June 01, 2013 9:00 AM –5:00 PM
Event Information

Festival Attractions
Get a taste for what it was like to live in the Wild West through activities that include blacksmithing, rope making, hay rides, ice cream making and ole time laundry. Children will enjoy areas for crafts, pony rides and a shooting gallery. Experience fabulous live entertainment, try your hand at horse shoe tossing, Old West reenactments and historical presentations. Just a glimpse of how much fun Wild West Days offer!

In addition, the Wild West Charity Bike Ride, benefiting the Playhouse Bowl and the Banning Centennial will take place Saturday, June 1. The ride starts and ends at Gilman Historic Ranch and Wagon Museum; riders can enjoy the festival and art show for free.
 
Gilman Ranch
The Gilman Ranch house was built circa 1897, photo taken circa 1900. Photo courtesy of the Banning Library District local history collection. Banning Library District, Banning, CA 921831.
 
After you attend the bike ride or as you make your way through Wild West Days, why not tour a Banning icon? The historic Gilman Ranch. On the ranch visitors will find authentic sheds that were used for olive curing, storing milk and housing a carriage. Also nearby are the ruins of the Jose Pope Adobe house that the Gilmans lived in before their ranch house was built. Inside the Victorian style ranch house, visitors will find items originally owned by the Gilmans, family photographs and various other household items of the era.
 
Picnic tables and barbeque grills are shaded by olive trees that were planted by the Gilmans over 100 years ago, and are bordered by a green lawn to play or picnic on, making it an ideal setting to relax.
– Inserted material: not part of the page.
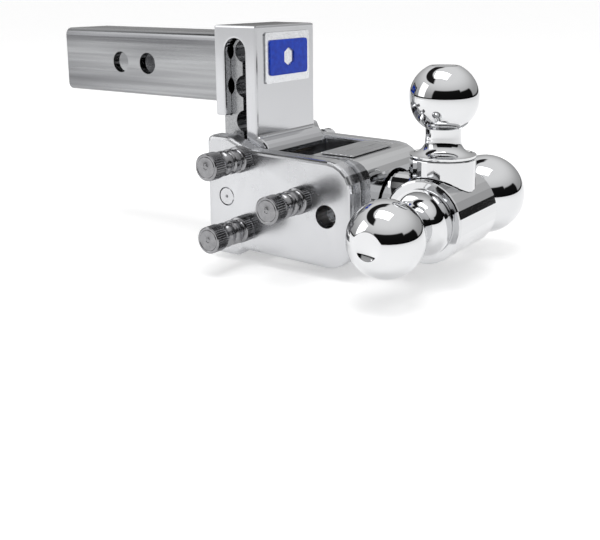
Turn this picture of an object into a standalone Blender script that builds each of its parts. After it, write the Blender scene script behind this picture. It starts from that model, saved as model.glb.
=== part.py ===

Scattered across the lawn are a variety of fruit and nut trees for the visitor to experience. This includes olives, white figs, black figs, plums, apricots, blood oranges, naval oranges, tangerines, walnuts, persimmons, pomegranates, lemons and grapefruit. Nearby are short hiking trails that give incredible views of the Banning Pass. A creek that runs year-round is a very short distance away, which wildlife like deer, bears, coyotes and bobcats drink from.
 
The Ranch also has a museum that displays a collection of authentic wagons, including an overland stagecoach, a “prairie schooner,” and a chuck wagon. Saddles are also on display, such as one that Buffalo Bill used in his famous Wild West Shows. In addition to the artifacts, visitors can gain insight to life during the Western Frontier when they read about the grueling journey west through the diary entries of a Kansas woman, Helen McCowen Carpenter. Inside the museum is an affordable gift shop, with unique items.